[Stored rows start]

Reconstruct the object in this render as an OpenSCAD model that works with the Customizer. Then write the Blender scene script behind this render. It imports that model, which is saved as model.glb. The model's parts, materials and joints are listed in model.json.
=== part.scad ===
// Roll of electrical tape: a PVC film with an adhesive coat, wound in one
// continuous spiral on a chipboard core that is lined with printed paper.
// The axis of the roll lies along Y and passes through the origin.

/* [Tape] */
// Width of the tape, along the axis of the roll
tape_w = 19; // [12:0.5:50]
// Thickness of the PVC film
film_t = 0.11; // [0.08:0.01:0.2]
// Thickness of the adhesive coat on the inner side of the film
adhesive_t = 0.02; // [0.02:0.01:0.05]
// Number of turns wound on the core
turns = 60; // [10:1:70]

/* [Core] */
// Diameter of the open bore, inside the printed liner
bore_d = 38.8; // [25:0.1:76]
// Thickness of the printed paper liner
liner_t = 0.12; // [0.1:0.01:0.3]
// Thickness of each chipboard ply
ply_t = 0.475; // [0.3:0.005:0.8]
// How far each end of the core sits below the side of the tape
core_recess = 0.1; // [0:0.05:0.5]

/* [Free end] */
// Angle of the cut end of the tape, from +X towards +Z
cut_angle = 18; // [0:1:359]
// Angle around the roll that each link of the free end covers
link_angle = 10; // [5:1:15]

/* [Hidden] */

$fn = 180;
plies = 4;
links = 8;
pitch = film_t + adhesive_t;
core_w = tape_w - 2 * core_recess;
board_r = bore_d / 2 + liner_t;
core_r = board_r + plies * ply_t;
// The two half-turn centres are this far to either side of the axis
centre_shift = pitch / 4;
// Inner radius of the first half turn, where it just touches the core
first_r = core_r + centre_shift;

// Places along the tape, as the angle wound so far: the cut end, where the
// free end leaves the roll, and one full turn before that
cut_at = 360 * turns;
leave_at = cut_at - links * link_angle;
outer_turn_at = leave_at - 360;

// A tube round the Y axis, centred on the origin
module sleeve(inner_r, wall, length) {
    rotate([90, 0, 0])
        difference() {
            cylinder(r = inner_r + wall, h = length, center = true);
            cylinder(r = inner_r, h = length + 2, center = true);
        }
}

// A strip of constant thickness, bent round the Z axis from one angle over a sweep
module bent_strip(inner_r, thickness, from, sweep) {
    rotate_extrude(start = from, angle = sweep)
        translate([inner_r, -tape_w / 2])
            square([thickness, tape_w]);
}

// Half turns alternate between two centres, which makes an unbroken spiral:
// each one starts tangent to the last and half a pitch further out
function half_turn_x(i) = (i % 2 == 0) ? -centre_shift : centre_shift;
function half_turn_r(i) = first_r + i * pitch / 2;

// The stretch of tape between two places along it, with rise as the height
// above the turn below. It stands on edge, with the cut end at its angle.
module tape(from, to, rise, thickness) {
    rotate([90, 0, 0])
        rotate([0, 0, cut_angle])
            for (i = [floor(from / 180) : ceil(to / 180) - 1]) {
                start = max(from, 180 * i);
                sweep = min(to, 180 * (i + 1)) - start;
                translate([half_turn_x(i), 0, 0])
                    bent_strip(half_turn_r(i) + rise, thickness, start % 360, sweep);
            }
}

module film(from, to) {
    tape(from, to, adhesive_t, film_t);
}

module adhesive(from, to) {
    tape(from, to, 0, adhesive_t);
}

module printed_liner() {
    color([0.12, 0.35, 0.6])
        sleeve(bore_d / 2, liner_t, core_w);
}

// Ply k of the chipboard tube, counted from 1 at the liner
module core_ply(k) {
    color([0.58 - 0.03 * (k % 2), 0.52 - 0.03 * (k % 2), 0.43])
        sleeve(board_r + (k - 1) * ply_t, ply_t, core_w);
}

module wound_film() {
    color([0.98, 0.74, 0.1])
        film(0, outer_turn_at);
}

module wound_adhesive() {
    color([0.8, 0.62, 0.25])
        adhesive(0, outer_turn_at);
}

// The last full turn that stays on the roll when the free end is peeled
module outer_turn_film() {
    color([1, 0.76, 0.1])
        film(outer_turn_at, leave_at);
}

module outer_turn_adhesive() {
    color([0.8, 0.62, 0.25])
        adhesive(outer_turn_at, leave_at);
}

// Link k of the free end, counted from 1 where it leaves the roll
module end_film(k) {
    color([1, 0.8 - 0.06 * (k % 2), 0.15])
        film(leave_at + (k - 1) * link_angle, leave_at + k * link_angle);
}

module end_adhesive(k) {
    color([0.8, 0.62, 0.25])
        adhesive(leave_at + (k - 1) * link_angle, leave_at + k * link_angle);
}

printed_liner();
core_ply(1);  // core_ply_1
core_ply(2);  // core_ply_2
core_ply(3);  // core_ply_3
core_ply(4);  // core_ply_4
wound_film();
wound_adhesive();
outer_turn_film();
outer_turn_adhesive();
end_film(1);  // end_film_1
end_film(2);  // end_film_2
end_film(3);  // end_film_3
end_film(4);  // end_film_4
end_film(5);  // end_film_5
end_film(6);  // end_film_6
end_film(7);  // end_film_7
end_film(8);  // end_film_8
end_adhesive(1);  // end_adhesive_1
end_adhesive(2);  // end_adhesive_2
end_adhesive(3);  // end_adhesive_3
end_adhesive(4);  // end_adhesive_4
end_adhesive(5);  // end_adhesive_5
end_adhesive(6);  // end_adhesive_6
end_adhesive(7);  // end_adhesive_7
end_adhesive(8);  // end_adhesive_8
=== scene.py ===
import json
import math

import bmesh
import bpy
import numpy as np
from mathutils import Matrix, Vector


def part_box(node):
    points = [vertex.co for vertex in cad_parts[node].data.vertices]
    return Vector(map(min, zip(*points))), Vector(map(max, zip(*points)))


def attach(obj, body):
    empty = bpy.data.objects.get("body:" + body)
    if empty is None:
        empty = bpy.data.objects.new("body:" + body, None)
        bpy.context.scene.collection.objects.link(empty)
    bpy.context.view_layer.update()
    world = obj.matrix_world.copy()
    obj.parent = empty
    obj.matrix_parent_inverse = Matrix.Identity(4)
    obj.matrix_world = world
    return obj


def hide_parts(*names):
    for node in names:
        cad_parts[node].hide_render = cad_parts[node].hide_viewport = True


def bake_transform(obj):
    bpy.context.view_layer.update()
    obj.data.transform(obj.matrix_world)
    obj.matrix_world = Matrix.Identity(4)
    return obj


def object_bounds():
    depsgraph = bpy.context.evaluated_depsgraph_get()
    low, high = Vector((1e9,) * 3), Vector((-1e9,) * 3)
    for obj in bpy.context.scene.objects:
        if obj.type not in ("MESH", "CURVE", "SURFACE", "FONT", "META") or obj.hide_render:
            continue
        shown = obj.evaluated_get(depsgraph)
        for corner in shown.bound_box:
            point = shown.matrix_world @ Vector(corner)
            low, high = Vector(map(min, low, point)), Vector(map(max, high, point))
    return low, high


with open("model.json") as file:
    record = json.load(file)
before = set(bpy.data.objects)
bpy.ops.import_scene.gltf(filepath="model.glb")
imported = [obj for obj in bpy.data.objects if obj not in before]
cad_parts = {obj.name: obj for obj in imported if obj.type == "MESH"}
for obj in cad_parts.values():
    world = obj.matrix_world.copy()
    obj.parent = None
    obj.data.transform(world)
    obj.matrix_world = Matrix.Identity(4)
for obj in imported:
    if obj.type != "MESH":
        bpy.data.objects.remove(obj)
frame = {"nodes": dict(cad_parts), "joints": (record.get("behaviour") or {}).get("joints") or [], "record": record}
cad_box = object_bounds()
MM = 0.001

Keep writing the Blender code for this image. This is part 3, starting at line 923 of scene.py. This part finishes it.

[Stored rows end]

Description of the task
Copy all lines from the material that include "imported".

Exercise solution
imported = [obj for obj in bpy.data.objects if obj not in before]
cad_parts = {obj.name: obj for obj in imported if obj.type == "MESH"}
for obj in imported:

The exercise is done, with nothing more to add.